What is “true” romance?

A writing friend of mine, Cara Bristol, is currently running a contest on her website: Share your romantic story…enter to win an erotic romance. I stopped by her website to read the contest details and her latest blog. She is always great fun to read.

One specific sentence in the post stood out to me: “True romance isn’t what happens on Valentine’s Day but in the caring demonstrated every day.” So true.

I’m a romantic at heart and a keeper of stupid little souvenirs and things given to me from long ago. I have stashes of love letters written to me back in high school, basically falling apart mementos, rotting flowers, all of that stuff. They meant something to me at the time and I really should get rid of them…but I won’t. Some day it will be up to my daughter who inherits these “treasures” to toss them out.
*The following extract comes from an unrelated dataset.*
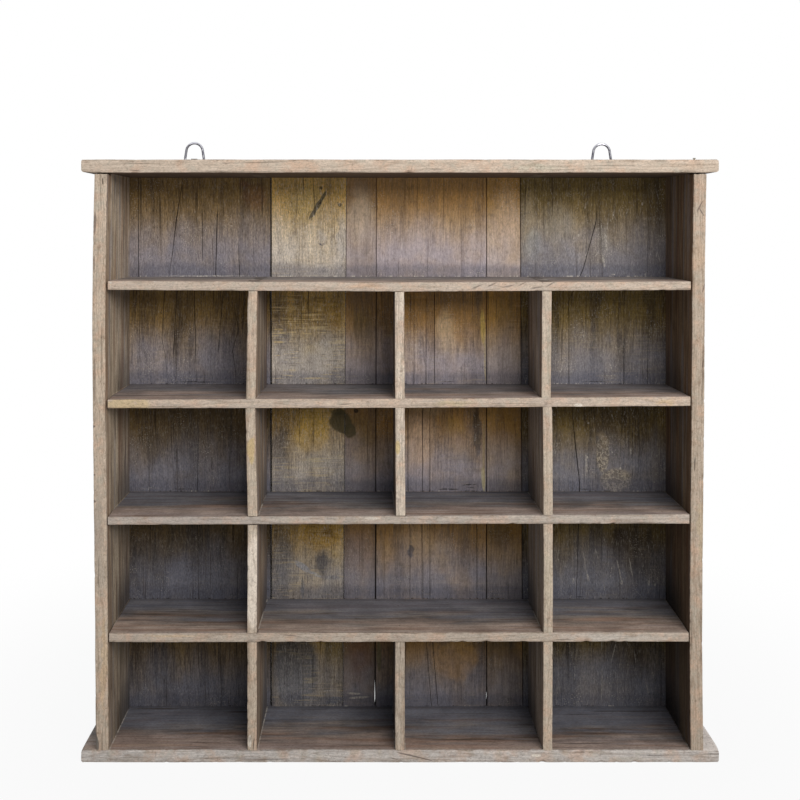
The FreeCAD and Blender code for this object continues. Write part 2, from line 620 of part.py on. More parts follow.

I can’t say that I’ve added a lot of items to my stash over the years of being married. My husband isn’t big on buying cards, flowers, or candy. Oh, he’s bought a few over the many years. But I don’t hold my breath each year in anticipation of getting something for Valentine’s Day. Nor do I wait eagerly for some gift he bought me for my birthday (a week before Valentine’s Day). Or for our anniversary. Do I really care? No.

He gives me his time when I need to babble on about something. He goes with me to movies that really aren’t his thing (of course I go to his type of movies as well). We go out to eat together several times a week, usually, to catch up. And, most of all, I know how much he loves me without his having to verbalize it or give me something tangible. Our love for each other just is.